The water is distributed via a network of pipelines measuring more than 200 km in length. Construction began on the Recycled Water Project in 2006 and completed in late 2008. AUD408 million of funding was provided by the Australian Government via its Water Smart Australia Program.

In Stage 1 of the project the scheme has provided an alternative water source for Swanbank Power Station and both Tarong Power Station and Tarong North Power Station. Supplies to Swanbank started in 2007 and supplies to Tarong and Tarong North started in June 2008.

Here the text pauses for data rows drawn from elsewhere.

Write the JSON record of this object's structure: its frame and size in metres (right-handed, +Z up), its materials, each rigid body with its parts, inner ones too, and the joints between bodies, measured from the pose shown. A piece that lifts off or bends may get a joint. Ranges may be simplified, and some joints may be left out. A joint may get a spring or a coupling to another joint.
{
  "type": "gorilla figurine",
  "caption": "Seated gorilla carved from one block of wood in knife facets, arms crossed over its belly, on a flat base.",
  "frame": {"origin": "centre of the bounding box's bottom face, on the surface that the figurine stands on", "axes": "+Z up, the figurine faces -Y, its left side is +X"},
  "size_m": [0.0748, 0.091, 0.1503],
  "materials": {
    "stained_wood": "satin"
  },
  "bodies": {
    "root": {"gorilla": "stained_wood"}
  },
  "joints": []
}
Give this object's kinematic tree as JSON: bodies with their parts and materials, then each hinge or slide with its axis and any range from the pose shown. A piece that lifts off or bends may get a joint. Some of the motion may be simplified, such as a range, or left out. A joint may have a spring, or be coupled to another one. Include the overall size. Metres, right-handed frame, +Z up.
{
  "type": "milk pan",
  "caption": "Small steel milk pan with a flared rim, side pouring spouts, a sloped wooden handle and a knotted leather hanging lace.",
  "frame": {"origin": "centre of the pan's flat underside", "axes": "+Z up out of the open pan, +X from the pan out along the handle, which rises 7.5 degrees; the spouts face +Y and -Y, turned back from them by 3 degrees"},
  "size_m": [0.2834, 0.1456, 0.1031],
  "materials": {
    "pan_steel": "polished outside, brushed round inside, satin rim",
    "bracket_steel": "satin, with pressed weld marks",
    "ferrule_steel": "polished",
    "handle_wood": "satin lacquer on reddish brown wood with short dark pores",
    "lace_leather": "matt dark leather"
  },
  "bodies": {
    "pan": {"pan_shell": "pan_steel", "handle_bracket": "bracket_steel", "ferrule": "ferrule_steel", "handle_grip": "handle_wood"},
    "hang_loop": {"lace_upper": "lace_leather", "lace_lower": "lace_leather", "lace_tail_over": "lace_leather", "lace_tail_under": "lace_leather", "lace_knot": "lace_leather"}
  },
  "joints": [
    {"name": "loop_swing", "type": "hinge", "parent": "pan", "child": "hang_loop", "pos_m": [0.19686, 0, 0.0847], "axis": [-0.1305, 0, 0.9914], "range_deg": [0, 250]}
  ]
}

The system has the capacity to provide water to other industrial users, agricultural users and to supplement drinking water supplies in Wivenhoe Dam. Testing of the pipeline to Wivenhoe Dam has been conducted, however in November 2008, Premier Anna Bligh declared that recycled water will not enter the dam unless levels drop to below 40%. Initially, the three power stations were the main customers of the recycled water, consuming 112 ML per day.

Since coming online in August 2007, through to July 2010, the Western Corridor Recycled Water Scheme has supplied more than 37 e3ML of water into the SEQ Water Grid.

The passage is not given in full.